Along the way, she ran the Abbott World Majors. On her fifth Major, the Tokyo Marathon in 2023, she knew she was “ripe” to get her Boston Qualifying time. “I felt so ready and determined. I’ve complied with all the workouts months leading to the race.” But, despite expectations, Angie missed her mark. At kilometer 40, she began cramping heavily. While she still finished with an impressive time of 3:58, this was not within her Boston Qualifying time.

Said Angie: “I really cried because I felt I did everything I could, but, as they say, there are many uncontrollable factors while running those 42 kilometers. Eventually, I came to the painful acceptance that it just wasn’t my time.”

Instead of being stymied by this setback, Angie became even more determined to train. Her work as a PR executive presented challenges as far as training schedule was concerned. So instead of running with pacemates, she enlisted the help of two fellow WeKenRunners, Pords Lerio (one of WeKenRun’s Assistant Coaches) and Harvy Golez to accompany and pace her during training runs. “I still followed Coach Ken’s training program and I still joined the other WeKenRunners for the Sunday long runs. They kept me motivated and eager to achieve my Boston goal.”

I also worked on other aspects of my health and nutrition. I relied on Dr. Rachel Maderazo of the Center For Advanced Aesthetics to ensure all my labs were optimal and I was race-ready. “Their APEX program really worked for me,” said Angie.

Thus, the red-letter day came. Angie flew to Las Vegas along with fellow WeKenRunners Star Elamparo and Ampee Villamor, who were also running the Mt. Charleston Marathon. The race started at 6am. By 9:36, Angie was at the finish line, unable to believe her finish time.

“Because of the level of preparation, I was honestly confident about qualifying. But I could never have guessed that I would finish so fast. All I can recall was I worked as hard as I could even towards the punishing last miles.”

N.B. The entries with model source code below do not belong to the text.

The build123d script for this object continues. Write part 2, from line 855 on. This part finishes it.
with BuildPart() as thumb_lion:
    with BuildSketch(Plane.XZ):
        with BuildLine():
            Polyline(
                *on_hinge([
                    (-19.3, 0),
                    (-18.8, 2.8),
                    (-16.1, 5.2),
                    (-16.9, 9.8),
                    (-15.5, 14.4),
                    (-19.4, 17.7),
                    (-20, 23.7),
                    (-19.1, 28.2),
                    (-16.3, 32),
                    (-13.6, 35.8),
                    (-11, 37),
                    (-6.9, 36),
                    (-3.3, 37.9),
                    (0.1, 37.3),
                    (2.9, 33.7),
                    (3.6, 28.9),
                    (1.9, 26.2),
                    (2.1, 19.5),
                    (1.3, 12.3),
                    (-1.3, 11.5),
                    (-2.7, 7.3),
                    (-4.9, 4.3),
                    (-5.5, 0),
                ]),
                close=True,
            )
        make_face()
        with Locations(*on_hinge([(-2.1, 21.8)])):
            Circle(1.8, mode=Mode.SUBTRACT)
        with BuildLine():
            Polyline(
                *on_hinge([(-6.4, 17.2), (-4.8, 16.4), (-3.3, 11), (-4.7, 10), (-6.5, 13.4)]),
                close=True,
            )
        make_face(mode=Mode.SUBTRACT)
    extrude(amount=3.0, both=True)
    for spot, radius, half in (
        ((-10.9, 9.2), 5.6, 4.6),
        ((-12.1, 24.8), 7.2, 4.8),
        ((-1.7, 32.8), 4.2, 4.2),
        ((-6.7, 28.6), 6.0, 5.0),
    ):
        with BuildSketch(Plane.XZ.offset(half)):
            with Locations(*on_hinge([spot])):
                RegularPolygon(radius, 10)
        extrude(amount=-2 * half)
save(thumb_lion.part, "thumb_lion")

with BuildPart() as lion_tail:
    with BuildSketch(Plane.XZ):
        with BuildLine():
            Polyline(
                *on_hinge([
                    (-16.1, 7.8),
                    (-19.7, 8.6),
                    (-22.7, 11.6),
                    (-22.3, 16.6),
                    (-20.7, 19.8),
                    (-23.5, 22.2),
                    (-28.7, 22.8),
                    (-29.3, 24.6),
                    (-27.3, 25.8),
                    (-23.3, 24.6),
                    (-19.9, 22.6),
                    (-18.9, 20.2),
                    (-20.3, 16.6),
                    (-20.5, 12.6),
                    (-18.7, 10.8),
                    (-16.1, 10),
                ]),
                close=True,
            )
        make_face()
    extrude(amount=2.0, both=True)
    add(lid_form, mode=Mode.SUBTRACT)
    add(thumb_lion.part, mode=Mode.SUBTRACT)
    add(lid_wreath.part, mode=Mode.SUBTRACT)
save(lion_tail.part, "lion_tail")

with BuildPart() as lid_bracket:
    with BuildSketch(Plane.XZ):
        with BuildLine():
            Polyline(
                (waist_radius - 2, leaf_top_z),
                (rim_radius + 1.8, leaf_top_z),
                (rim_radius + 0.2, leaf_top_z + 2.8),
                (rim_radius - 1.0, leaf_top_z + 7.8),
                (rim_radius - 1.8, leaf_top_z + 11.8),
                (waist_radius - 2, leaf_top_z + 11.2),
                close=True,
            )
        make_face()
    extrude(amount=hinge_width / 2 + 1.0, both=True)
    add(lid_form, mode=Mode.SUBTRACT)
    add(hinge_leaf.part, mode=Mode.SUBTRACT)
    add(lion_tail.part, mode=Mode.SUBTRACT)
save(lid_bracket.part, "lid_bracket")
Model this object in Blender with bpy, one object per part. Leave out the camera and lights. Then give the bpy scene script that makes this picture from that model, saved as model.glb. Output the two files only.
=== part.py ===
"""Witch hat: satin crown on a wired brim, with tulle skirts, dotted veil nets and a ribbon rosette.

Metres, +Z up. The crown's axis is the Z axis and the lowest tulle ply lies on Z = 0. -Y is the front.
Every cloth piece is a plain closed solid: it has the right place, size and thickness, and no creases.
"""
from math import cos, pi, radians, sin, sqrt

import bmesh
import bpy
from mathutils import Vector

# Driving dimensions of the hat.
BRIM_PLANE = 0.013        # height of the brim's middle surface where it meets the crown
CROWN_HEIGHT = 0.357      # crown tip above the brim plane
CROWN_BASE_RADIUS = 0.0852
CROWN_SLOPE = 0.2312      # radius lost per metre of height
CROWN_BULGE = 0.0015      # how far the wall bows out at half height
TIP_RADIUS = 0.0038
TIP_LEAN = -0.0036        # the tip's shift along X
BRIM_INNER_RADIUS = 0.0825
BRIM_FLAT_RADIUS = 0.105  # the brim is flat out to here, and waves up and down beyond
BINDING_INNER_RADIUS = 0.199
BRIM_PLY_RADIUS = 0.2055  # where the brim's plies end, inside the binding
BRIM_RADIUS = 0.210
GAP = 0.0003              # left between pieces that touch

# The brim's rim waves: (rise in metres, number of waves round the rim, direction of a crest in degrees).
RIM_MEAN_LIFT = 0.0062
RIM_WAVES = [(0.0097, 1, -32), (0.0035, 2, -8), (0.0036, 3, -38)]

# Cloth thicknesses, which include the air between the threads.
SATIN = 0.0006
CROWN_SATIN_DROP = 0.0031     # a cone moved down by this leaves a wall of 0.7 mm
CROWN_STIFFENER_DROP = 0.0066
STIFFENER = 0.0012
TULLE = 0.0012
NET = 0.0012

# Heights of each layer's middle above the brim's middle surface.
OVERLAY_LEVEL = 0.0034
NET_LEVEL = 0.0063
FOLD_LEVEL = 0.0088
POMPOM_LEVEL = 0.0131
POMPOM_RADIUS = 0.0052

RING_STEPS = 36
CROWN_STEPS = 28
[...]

What’s even more impressive is Angie also ended up doing her fastest 5k, 10k, and 21k during the race and still ended it with a negative split.

“It’s still so surreal. But what I hope my teammates can get from my experience is nothing worth aiming for comes easy. One can either give excuses or put in the work. I chose the latter.”

The end of that journey marks the beginning of a new one. Angie disclosed that after taking some time off from running to rest, she will be back training for the iconic Hopkinton to Boston race.